Why you can trust GamesRadar+
Release Date: 29 January 2015
400 pages | Hardback/ebook
Author: Neal Asher
Publisher: Tor
The Polity books have never been for the faint-hearted. Replete with über-violence, more gore than you’d find on a planet-sized abattoir and the nagging sense that something horrible might happen at any moment, these are SF novels that mix early cyberpunk’s insouciance with the widescreen baroque spectacle of space opera and the pacing of an airport action-thriller
But even by Neal Asher’s standards, there’s something particularly grisly about Dark Intelligence, the first book of his new Transformation series. That’s because, as the name suggests, grotesque transformations underpin the story. In particular, we get to look on as gangster Isobel Satomi - not a lady you’d willingly spend time with - is transformed into a Hooder, a vast predator. At which point it may help to quote Asher’s own blog: “Take a human spine and graft a horseshoe crab on the end of it, and you’re about there.” Lovely.

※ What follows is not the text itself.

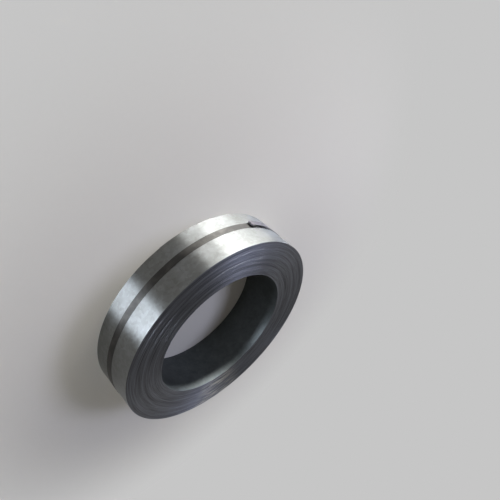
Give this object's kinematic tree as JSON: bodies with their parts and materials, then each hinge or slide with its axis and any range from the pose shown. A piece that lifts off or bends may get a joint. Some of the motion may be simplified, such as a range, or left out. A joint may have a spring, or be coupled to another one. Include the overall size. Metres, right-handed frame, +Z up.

As to why she’s undergoing such a metamorphosis, this is rooted in her own greed, stupidity and lust for power – she’s someone who asks for help without thinking too deeply on what the price extracted for assistance might be – yet also in her encounters with a rogue AI, Penny Royal (of whom more later) and a former soldier, Thorvald Spear.
It’s Spear we meet first, as he’s reawakened when a “memcrystal” containing his personality is found after long years lost. As he comes back to life in a new body, even though he’s rich (what with salary having accrued while he’s been out of action), Spear isn’t in a good mood. Haunted by terrible memories of combat and the aftermath of capture, he wants revenge against Penny Royal, which he blames for turning on its own side when it was sent to rescue Spear and his colleagues from a showdown with Prador forces (this time think genocidal alien crabs bristling with weaponry).
Penny Royal (a name derived from a herb used to induce abortions, which at the very least suggests self-image issues), is thus set up as the baddie here, a crazy, scarily powerful intelligence that needs to be wiped from the universe for the sake of everyone else. And yet Dark Intelligence is a novel where things are rarely as they seem, where even memory itself, so easy to tinker with, can be unreliable. That’s not to say Penny Royal isn’t dangerous - it is - but who’s to say what its motivations might be?
It’s a book where there are far more ambiguities than the action-driven plot, which essentially charts Spear’s hunt for Penny Royal and Isobel’s hunt for them both, might initially suggest. All to the good… and yet this in itself also highlights the novel’s chief weakness. Bear with us here because this may initially seem churlish, but Asher is a novelist who dearly loves to entertain, to construct setpieces where things explode in spectacular and crowd-pleasing fashion. The trouble is that all this surface noise too often seems somehow to distract from the world he’s creating. Imagine visiting a theme park and spending literally every moment on the rides.
It’s a double shame because many of the underlying ideas here – that when people (using the word here to encompass all manner of clever creatures) change form, their perspective changes; that people’s perspective on the past shapes what they do in the present and the plans they make for the future – cry out for the more careful exploration that, say, Iain M Banks would have given them.
Perhaps this will be addressed in future books, but for now you’re left wondering whether Asher being so good at what he does might just be holding him back from doing other things better.